- **Given request**
Your task is to return, exactly, the run of lines starting at the line holding "in line], cutters)" and ending at the line holding "bpy.context.scene.collection.objects.link(empty)", both ends included and no other lines.

__________________________________________________

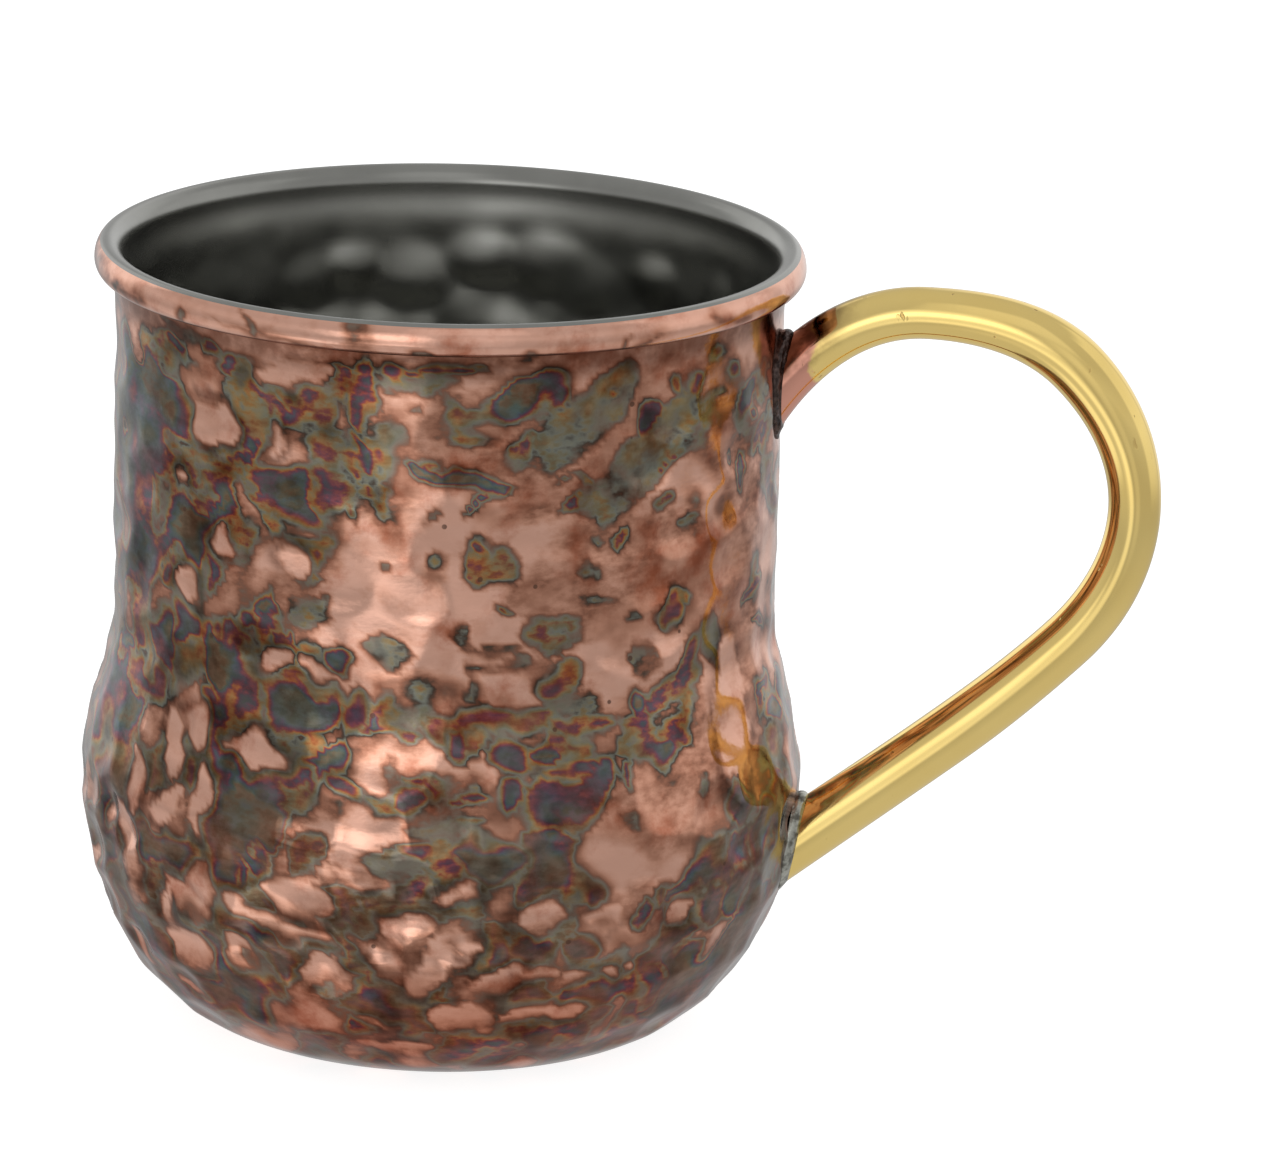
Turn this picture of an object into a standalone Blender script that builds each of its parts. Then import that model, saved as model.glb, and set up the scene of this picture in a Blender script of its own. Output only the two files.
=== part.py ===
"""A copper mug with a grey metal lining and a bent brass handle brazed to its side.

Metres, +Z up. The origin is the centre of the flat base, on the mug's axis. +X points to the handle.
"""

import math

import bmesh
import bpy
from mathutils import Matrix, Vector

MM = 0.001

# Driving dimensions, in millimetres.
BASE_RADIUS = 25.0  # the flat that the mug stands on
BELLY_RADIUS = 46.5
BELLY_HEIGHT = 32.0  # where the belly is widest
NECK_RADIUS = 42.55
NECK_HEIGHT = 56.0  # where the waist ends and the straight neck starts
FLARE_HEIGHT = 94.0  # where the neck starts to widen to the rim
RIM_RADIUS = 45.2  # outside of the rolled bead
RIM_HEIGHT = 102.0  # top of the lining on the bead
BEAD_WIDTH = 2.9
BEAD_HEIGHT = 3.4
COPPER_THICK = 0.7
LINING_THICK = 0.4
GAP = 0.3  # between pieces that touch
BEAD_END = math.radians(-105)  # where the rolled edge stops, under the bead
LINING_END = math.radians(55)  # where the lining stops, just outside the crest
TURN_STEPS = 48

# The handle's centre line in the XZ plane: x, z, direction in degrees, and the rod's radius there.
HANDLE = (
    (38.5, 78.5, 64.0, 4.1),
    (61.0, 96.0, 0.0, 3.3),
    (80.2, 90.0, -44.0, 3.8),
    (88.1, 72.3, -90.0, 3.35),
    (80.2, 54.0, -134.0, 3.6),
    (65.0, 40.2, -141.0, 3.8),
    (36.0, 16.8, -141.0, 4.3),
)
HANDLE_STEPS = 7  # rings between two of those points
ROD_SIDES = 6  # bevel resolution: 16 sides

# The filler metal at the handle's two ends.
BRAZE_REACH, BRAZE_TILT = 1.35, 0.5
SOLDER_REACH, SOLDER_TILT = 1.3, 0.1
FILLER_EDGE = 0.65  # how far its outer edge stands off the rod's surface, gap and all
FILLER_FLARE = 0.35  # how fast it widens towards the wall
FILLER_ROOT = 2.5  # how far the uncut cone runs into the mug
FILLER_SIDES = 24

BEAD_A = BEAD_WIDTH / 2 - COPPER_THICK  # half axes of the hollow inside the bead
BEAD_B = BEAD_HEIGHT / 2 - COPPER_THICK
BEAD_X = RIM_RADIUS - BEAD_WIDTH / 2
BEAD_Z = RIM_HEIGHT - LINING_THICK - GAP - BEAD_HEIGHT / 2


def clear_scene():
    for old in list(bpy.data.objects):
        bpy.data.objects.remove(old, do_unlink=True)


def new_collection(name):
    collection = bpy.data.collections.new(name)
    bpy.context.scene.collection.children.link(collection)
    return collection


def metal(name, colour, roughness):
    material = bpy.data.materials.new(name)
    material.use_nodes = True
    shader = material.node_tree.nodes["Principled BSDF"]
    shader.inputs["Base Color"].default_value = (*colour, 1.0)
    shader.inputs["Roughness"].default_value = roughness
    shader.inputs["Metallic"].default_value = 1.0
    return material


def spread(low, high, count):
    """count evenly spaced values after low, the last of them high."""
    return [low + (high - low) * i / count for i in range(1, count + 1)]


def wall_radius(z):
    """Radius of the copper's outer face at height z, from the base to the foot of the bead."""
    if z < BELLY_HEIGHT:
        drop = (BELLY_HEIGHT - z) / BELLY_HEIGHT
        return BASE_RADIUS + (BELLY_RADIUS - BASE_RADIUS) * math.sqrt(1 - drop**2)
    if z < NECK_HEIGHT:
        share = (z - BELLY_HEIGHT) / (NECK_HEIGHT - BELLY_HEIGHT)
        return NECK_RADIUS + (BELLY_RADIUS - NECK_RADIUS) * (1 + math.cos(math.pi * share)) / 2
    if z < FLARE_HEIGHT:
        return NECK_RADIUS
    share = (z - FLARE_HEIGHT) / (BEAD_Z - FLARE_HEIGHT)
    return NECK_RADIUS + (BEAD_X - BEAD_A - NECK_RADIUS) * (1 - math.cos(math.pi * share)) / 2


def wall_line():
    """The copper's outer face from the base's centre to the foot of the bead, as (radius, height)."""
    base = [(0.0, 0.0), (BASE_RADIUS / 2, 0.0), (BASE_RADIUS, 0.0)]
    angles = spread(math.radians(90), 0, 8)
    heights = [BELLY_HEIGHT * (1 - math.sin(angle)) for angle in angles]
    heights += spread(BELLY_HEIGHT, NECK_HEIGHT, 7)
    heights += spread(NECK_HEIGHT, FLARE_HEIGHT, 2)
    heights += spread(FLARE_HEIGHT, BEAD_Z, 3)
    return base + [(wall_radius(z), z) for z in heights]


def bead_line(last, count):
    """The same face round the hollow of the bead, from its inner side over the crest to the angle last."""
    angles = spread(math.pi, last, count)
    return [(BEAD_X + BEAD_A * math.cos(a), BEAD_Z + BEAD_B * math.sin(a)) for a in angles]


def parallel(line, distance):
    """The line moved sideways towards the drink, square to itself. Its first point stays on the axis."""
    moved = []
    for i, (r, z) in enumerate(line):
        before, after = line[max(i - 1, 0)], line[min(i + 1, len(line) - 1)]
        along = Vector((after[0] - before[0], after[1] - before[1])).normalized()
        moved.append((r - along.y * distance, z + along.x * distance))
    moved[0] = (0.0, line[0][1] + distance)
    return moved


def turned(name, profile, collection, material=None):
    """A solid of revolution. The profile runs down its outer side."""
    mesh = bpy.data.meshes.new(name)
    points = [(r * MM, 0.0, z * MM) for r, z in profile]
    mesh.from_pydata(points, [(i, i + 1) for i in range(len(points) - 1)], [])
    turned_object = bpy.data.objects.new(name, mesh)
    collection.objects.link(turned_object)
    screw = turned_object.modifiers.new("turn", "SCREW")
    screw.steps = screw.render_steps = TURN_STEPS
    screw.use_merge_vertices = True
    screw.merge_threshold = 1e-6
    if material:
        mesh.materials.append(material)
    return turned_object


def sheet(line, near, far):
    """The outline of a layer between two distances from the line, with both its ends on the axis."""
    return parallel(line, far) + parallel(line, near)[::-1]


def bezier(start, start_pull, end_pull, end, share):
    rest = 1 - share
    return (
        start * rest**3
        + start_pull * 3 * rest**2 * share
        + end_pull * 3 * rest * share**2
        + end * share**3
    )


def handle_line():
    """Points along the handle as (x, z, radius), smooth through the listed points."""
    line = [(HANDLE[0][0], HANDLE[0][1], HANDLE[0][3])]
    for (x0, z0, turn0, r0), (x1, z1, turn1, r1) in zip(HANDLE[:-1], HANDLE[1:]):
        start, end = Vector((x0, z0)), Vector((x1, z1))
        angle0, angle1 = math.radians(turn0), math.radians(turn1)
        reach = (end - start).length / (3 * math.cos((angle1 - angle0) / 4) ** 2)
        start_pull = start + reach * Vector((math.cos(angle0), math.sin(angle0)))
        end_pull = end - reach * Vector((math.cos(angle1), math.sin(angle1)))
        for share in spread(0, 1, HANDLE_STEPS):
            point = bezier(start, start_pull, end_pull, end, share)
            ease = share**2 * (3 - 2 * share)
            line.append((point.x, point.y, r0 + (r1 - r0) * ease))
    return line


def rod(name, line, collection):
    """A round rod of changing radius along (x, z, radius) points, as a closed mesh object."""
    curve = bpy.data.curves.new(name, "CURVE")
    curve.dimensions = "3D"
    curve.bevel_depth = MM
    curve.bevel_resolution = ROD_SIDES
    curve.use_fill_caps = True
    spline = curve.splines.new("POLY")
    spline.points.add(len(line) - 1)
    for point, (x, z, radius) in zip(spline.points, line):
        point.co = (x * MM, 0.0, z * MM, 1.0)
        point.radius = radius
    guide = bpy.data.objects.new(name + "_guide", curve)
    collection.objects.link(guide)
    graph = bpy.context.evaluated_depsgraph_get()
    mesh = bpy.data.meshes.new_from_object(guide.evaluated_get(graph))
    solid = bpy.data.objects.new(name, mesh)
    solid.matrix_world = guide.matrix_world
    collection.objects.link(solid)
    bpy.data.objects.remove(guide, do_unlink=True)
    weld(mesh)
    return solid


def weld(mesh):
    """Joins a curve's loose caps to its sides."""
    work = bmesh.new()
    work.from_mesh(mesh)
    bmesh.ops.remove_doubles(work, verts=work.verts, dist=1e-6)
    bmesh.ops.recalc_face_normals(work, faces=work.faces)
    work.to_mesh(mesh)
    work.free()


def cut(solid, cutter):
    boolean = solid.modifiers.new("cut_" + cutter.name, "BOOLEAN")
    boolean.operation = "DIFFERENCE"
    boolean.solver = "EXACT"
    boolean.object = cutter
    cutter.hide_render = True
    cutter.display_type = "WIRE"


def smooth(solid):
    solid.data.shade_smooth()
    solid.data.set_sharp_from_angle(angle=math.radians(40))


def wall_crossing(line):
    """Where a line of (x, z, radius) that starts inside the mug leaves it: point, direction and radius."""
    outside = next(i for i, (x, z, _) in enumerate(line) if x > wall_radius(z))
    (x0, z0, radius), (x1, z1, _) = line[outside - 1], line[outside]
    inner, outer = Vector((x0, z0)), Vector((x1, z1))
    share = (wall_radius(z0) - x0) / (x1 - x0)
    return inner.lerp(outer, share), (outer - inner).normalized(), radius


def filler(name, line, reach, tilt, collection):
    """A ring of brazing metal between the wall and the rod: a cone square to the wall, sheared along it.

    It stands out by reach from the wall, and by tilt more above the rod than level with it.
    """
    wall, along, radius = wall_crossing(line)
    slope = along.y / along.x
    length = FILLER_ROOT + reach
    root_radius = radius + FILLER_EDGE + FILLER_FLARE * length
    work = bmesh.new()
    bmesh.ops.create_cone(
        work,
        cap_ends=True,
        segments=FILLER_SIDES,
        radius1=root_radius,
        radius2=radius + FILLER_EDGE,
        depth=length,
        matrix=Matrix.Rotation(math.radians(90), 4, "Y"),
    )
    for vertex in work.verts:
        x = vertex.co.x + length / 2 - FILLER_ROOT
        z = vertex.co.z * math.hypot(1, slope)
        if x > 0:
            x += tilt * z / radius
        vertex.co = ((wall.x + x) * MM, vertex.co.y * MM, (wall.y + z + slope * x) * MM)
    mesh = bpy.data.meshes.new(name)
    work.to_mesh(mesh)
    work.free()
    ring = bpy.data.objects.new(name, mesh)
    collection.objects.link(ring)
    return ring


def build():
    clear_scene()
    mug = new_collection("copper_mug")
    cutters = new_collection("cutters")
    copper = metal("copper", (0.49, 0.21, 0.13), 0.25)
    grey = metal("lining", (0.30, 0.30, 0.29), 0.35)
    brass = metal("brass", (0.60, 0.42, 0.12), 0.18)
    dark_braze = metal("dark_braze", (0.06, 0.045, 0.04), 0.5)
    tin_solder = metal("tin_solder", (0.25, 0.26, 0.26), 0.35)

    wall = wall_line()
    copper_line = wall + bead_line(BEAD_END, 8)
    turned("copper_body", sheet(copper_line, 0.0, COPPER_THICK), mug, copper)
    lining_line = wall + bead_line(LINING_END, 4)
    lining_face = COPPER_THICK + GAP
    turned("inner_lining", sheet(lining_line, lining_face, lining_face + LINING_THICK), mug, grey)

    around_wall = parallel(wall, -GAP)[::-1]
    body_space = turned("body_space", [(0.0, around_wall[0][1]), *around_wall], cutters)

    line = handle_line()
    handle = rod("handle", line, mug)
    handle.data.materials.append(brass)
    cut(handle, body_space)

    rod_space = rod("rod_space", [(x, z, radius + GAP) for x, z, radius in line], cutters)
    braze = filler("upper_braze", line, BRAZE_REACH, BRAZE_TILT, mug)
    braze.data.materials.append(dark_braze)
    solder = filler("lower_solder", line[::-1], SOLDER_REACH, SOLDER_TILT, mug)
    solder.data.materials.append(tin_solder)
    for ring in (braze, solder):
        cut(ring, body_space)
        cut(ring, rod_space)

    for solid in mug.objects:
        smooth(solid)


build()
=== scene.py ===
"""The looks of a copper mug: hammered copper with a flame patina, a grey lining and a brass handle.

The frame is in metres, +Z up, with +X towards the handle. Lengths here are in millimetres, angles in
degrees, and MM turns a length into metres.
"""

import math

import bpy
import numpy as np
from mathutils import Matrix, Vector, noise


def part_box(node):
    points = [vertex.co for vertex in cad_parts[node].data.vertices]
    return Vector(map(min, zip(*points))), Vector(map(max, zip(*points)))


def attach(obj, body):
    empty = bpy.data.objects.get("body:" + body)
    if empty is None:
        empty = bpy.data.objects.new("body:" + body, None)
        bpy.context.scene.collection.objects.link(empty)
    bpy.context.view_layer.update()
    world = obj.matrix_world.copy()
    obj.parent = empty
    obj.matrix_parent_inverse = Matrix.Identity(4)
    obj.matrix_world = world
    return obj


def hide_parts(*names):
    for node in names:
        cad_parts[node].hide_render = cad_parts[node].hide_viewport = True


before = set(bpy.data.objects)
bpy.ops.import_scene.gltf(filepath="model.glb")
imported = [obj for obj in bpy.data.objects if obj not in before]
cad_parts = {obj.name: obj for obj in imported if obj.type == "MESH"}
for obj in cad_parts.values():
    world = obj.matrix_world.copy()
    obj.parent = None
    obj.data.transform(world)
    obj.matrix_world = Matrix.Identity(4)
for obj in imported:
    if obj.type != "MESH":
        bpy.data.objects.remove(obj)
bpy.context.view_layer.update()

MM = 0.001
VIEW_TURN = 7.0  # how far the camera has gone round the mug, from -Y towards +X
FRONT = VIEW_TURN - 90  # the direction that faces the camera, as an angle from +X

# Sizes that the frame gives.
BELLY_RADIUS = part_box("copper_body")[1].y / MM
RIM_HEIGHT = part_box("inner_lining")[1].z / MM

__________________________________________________

- **Solution to this exercise**
    rod_space = rod("rod_space", [(x, z, radius + GAP) for x, z, radius in line], cutters)
    braze = filler("upper_braze", line, BRAZE_REACH, BRAZE_TILT, mug)
    braze.data.materials.append(dark_braze)
    solder = filler("lower_solder", line[::-1], SOLDER_REACH, SOLDER_TILT, mug)
    solder.data.materials.append(tin_solder)
    for ring in (braze, solder):
        cut(ring, body_space)
        cut(ring, rod_space)

    for solid in mug.objects:
        smooth(solid)


build()
=== scene.py ===
"""The looks of a copper mug: hammered copper with a flame patina, a grey lining and a brass handle.

The frame is in metres, +Z up, with +X towards the handle. Lengths here are in millimetres, angles in
degrees, and MM turns a length into metres.
"""

import math

import bpy
import numpy as np
from mathutils import Matrix, Vector, noise


def part_box(node):
    points = [vertex.co for vertex in cad_parts[node].data.vertices]
    return Vector(map(min, zip(*points))), Vector(map(max, zip(*points)))


def attach(obj, body):
    empty = bpy.data.objects.get("body:" + body)
    if empty is None:
        empty = bpy.data.objects.new("body:" + body, None)
        bpy.context.scene.collection.objects.link(empty)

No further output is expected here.